2012 Mcluhan Awardee Lynda Jumilla with Canadian Ambassador Christopher Thornley
DESPITE EXPECTATIONS that the high profile impeachment trial of impeached Chief Justice Renato Corona would blow away the culture of secrecy and usher a new regime of government transparency, many government officials still cling to their old and opaque ways, says broadcast journalist and 2012 Marshall Mcluhan awardee Lynda Jumilla.
Jumilla and five other journalists, including Philippine Center for Investigative Journalism executive director Malou Mangahas and PCIJ fellow Carolyn Arguillas, were honored during the 16th Jaime V. Ongpin Awards for Excellence in Journalism at the Asian Institute of Management in Makati on Friday. The yearly awards serve as a forum for senior investigative journalists to share their experiences with journalism teachers, students, and civil society organizations. Jumilla, a broadcast journalist from ABS-CBN Broadcasting Corporation, was selected by the Embassy of Canada as this year’s Marshall Mcluhan fellow.
During the forum, Jumilla pointed out how many had expected the trial, conviction, and ouster of Corona for failure to disclose all his assets in his statement of assets liabilities and net worth to open doors to more government transparency and accountability.
However, Jumilla said this failed to materialize, as the congressmen who were primarily responsible for impeaching Corona have until now refused to make public their SALNs. This, even though 188 congressmen had signed the impeachment complaint against Corona accusing him of culpable violation of the Constitution and betrayal of the public trust for failing to publicly disclose his real assets. “Congress has become more adamant not to release the SALNs,” Jumilla said during the forum.
The other journalists in the JVO panel also spoke of the difficulties in investigating corruption because of the continuing culture of secrecy in the government.

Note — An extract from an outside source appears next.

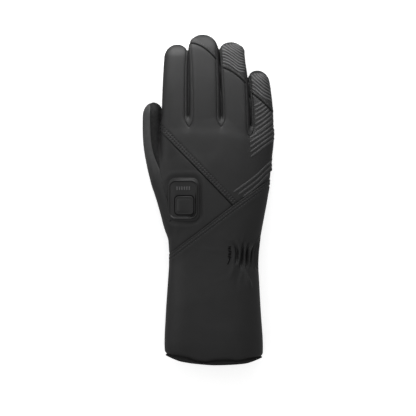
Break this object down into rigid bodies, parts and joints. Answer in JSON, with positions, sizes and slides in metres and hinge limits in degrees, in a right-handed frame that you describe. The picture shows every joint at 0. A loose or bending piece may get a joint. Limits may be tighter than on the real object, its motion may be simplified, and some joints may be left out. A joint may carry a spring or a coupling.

Mangahas said journalists and civil society must remember that “good governance is linked to good record keeping,” and that citizens should expect their government to improve the way it keeps its records and make these accessible to the general public. “Experience shows that the more we demand that our officials release more records, they behave better,” Mangahas said. “If citizens don’t join in and demand better governance, we will see more and more corruption.”
Carolyn Arguillas of MindaNews spoke of the difficulty of community journalists in accessing data in the countryside, where data is often unavailable because of the lack of infrastructure, or because of the refusal of prominent local officials to make themselves transparent and accountable. In Maguindanao, for example, Arguillas said there has been virtually no real record keeping of the expenses of the local government.
Dana Batnag, local correspondent for the Japanese news agency Jiji Press, stressed that reporters should have longer memories since many politicians who have been implicated in past corruption scandals have learned to rely on the public’s very short memory. “We have to remember the corruption stories we do about them, and use them as backgrounder, so that they do not get away with it the next time,” Batnag said.
GMA Network’s Jiggy Manicad spoke of the need for reporters to exercise more caution with conflict of interest stories and stories coming from potentially polluted sources.
Carla Gomez, editor of the Visayan Daily Star, stressed that not all investigative reports have to be “huge investigative pieces” for these to make a difference in people’s lives. For example, Gomez said “smaller stories” such as corruption in the purchase of medicines for small-town hospitals could mean a lot more to a community than a high-profile piece on national corruption. “The smaller picture matters a lot too,” Gomez said. “They mean a lot to people. They are not huge investigative pieces, but they are still pieces that change lives.”